This is a very interesting question. Yes, I think this is a proof that any convex polyhedron rolling on its mirror image has trivial holonomy. (Meaning: If they both start by sharing a common face in 3-space, a reflection in whose plane identifies each polyhedron with its mirror image.) Sketch of proof: Then rotating one of them by angle theta about an edge of the latest shared face is equivalent to rotating both of them in opposite directions by an angle theta/2 about the same edge. As for rolling one sphere on an identical one (with neither slipping nor twirling about the line connecting their centers): Indeed, essentially the same proof sketch as above shows that once each point of a sphere is identified (once and for all) with its mirror image, then (after some rolling) reflection about the tangent plane separating the spheres will always carry a point of one sphere to its (original) mirror image on the other sphere. * * * Here's a related problem I worked on for a while but only got as far as a good approximation to the answer: Given a sphere rolling on a horizontal plane (without slipping or twirling): Suppose it begins tangent to the origin (0,0) of the plane, with its point of tangency equal to the south pole S of the sphere.
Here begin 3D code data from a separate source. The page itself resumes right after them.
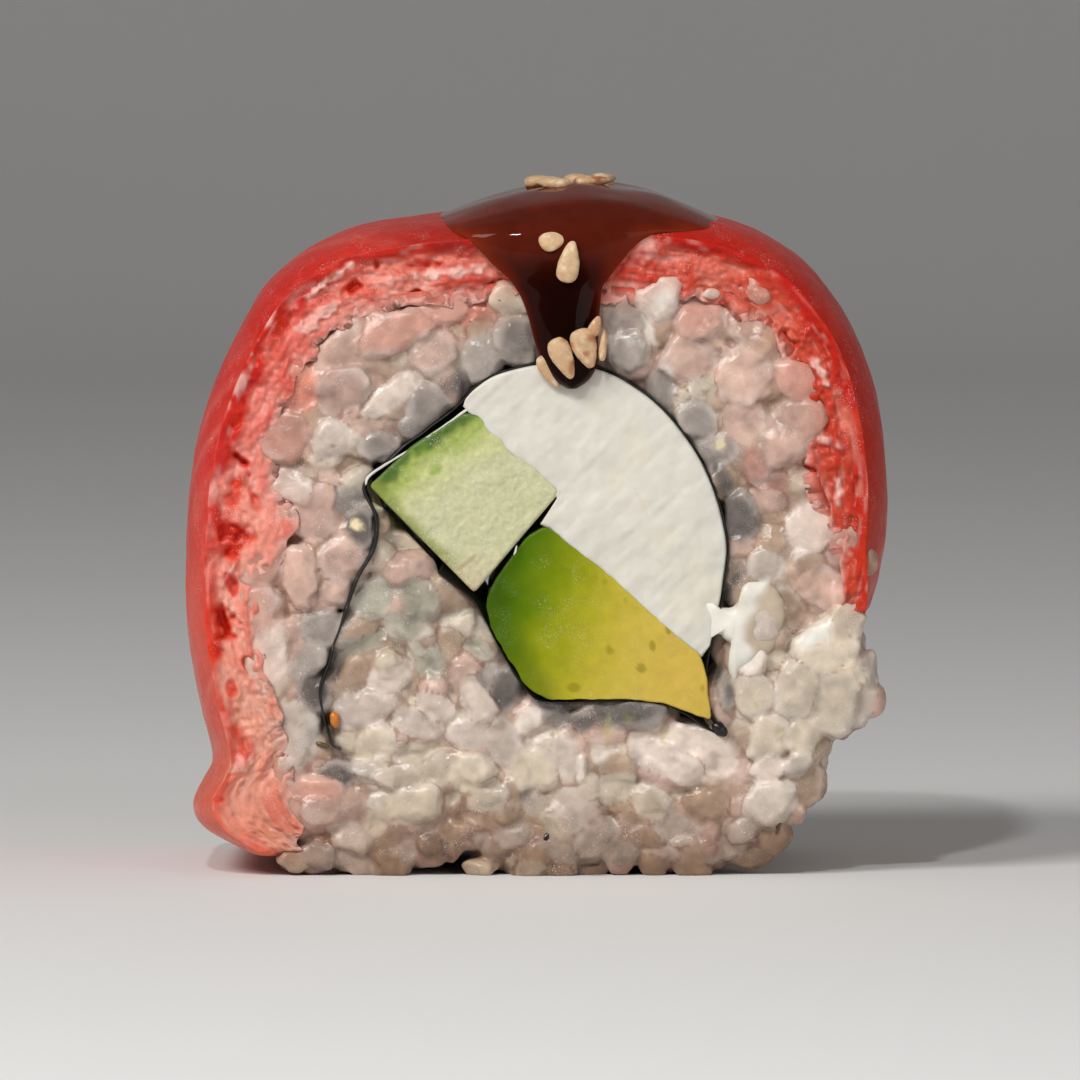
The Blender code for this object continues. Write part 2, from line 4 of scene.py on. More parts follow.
import bmesh
import bpy
import numpy as np
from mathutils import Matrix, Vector


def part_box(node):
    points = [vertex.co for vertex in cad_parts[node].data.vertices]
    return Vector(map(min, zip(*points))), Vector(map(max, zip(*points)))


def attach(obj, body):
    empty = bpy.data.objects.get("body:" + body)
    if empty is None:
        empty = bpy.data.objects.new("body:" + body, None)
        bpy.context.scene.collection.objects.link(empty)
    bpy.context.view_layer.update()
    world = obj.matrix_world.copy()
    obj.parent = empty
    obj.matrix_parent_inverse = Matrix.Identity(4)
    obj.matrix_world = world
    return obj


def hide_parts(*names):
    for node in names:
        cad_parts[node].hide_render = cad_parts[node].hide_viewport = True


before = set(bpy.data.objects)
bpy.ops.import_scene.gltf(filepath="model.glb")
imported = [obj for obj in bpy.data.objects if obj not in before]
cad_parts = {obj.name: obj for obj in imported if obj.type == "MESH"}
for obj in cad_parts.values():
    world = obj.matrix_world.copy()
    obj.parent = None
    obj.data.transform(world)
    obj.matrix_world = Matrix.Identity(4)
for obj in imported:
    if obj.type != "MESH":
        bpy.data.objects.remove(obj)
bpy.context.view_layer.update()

# %% [markdown]
# # One cut piece of uramaki
# The piece is rice rolled round nori, cucumber, avocado and cream cheese, with a slice of raw fish laid
# over it and a dark glaze that runs down the cut face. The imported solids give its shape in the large.
# Here each of them gets a finer surface that lies in the same place, worked out with numpy, and a finish
# made of nodes.
#
# Lengths below are in millimetres, in the drawing that the solids were made from: x to the right, z up,
# and the cut face at y = -14. The drawing was moved a little when the piece was stood on its origin, so
# that move is kept here.

# %% Drawing and frame
MM = 0.001
# Picture pixels to a millimetre, and the pixel where the drawing's x and z are nothing
PX = 14
PICTURE_X, PICTURE_Z = 536.0, 883.0
# The drawing's move to the part's frame, half the depth, and the drawing's height of the surface it stands on
SHIFT = np.array([-0.0171, 0.9226, -0.45])
HALF = 14.0
STANDS_AT = 0.45
low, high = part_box("cucumber")
print("drawing's middle along Y:", round((low.y + high.y) / 2 / MM, 3), "and the move says", SHIFT[1])


def drawn(px, py):
    """Place in the drawing of a point of the picture, where 14 px are 1 mm."""
    return np.array([(px - PICTURE_X) / PX, (PICTURE_Z - py) / PX])


def placed(rows):
    """Rows that start with px, py, half length and half width in the picture, with those in millimetres."""
    rows = np.array(rows, float)
    rows[:, 0] = (rows[:, 0] - PICTURE_X) / PX
    rows[:, 1] = (PICTURE_Z - rows[:, 1]) / PX
    rows[:, 2:4] /= PX
    return rows


def screen(red, green, blue):
    """A colour as a screen shows it, 0 to 255, as the linear light that a shader works in."""
    seen = np.array([red, green, blue], float) / 255
    return np.where(seen <= 0.04045, seen / 12.92, ((seen + 0.055) / 1.055) ** 2.4)


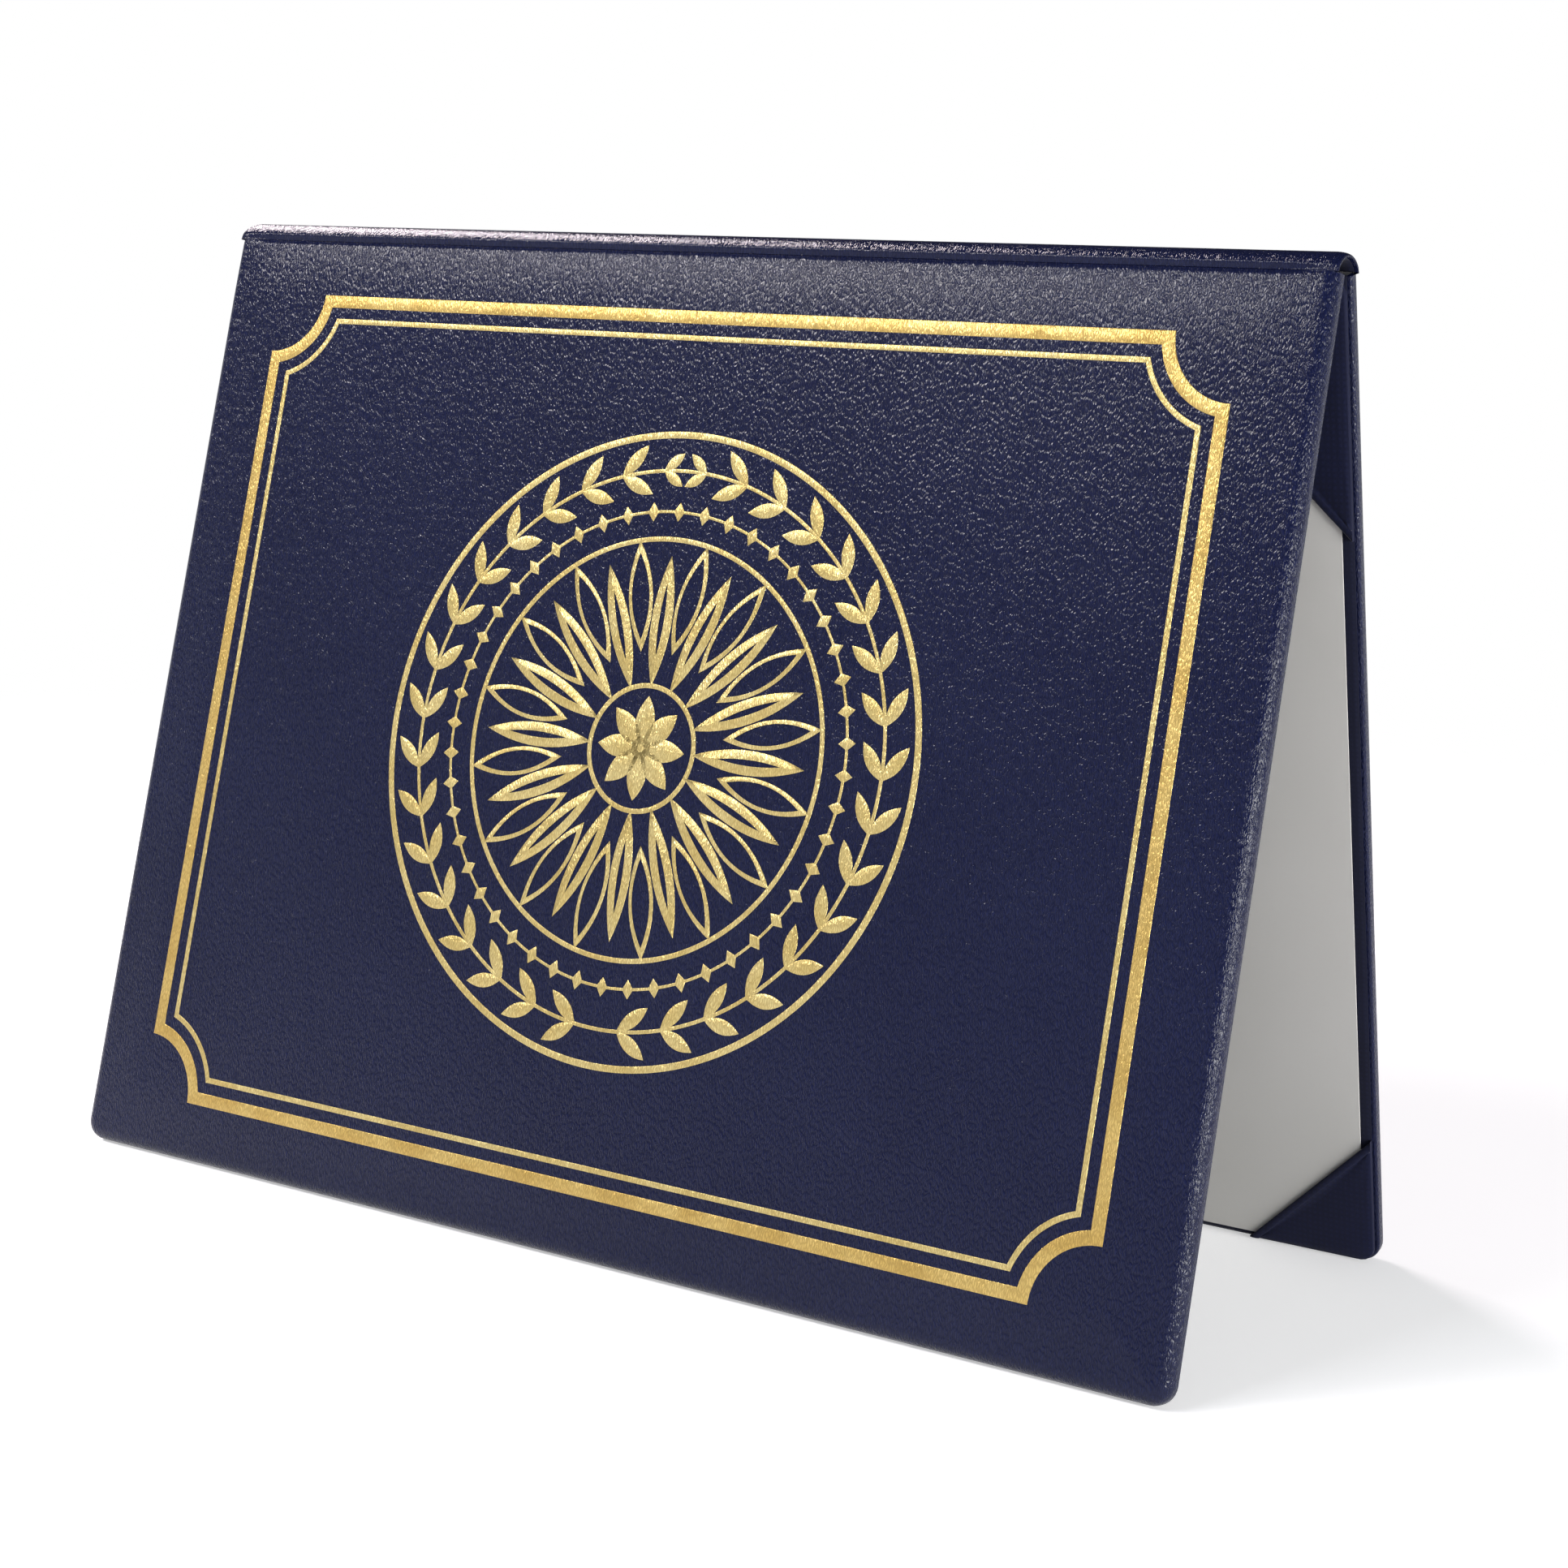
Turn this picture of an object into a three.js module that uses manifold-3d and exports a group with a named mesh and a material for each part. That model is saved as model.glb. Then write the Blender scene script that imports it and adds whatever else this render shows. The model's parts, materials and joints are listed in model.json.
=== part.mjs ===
// A padded diploma cover that stands open like a tent: two covers joined by an arched spine.
// Millimetres, +Z up, +X along the spine. The origin lies on the floor between the two feet.
// Each cover is built flat in its own frame and then leaned: x runs along the spine, z climbs from the
// foot to the crease, and depth runs from the inner face (0) to the padded outer face.

import * as THREE from 'three';
import { mergeVertices } from 'three/addons/utils/BufferGeometryUtils.js';
import Module from 'manifold-3d';

const wasm = await Module();
wasm.setup();

// Covers
const coverWidth = 286;
const coverHeight = 219;
const lean = THREE.MathUtils.degToRad(13.2);
const footCornerRadius = 4.5;
const creaseCornerRadius = 0.8;
const paddedRim = 3;
const innerRim = 0.6;
const creaseRim = 1.1;

// Layers of a cover, from the inner face outwards
const leather = 0.55;
const boardThickness = 1.8;
const padThickness = 1.2;
const glueGap = 0.2;
const turnInWidth = 15;
const boardEdgeRoom = 0.5;

// Spine
const spineWidth = 12;
const spineRise = 3.4;
const creaseGap = 0.3;
const spineTurnIn = 15;

// Lining, sheet and pocket corners
const liningThickness = 0.3;
const liningMargin = 0.8;
const sheetWidth = 279.4;
const sheetHeight = 215.9;
const sheetThickness = 0.25;
const sheetFootMargin = 1.8;
const sheetClearance = 0.25;
const pocketThickness = 0.45;
const pocketMargin = 0.8;
const lowerPocketLeg = 29.7;
const upperPocketLeg = 53;
const pocketCornerRadius = 3.2;
const hemWidth = 1.6;
const hemThickness = 0.25;

// Gold foil stamped on the front cover
const foilGap = 0.1;
const foilThickness = 0.15;
const borderSideInset = 17.6;
const borderTopInset = 13.5;
const borderFootInset = 13.4;
const scoopRadius = 14;
const bandWidth = 3;
const bandToLine = 2.5;
const lineWidth = 1.3;

const ringRadius = 69.3;
const ringWidth = 1.6;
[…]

Suppose it's now rolled along a simple closed curve C of the plane so that when it returns to (0,0), its final point of tangency is the north pole N. Then, among the simple closed curves C for which this occurs: 1) Which C is the shortest? 2) Which C surrounds the smallest area? —Dan
On Friday/25December/2020, at 2:31 PM, James Propp <jamespropp@gmail.com> wrote:
Does a cube rolling around the outside of another cube have trivial monodromy? Is this true for every convex polyhedron rolling around its mirror-image? I *think* so, and I even have an idea for how to prove it (use a moving coordinate system in which the two polyhedra are mirror-images of each other in a fixed plane at all times). But then it would be true for spheres as well, and this smells wrong to me.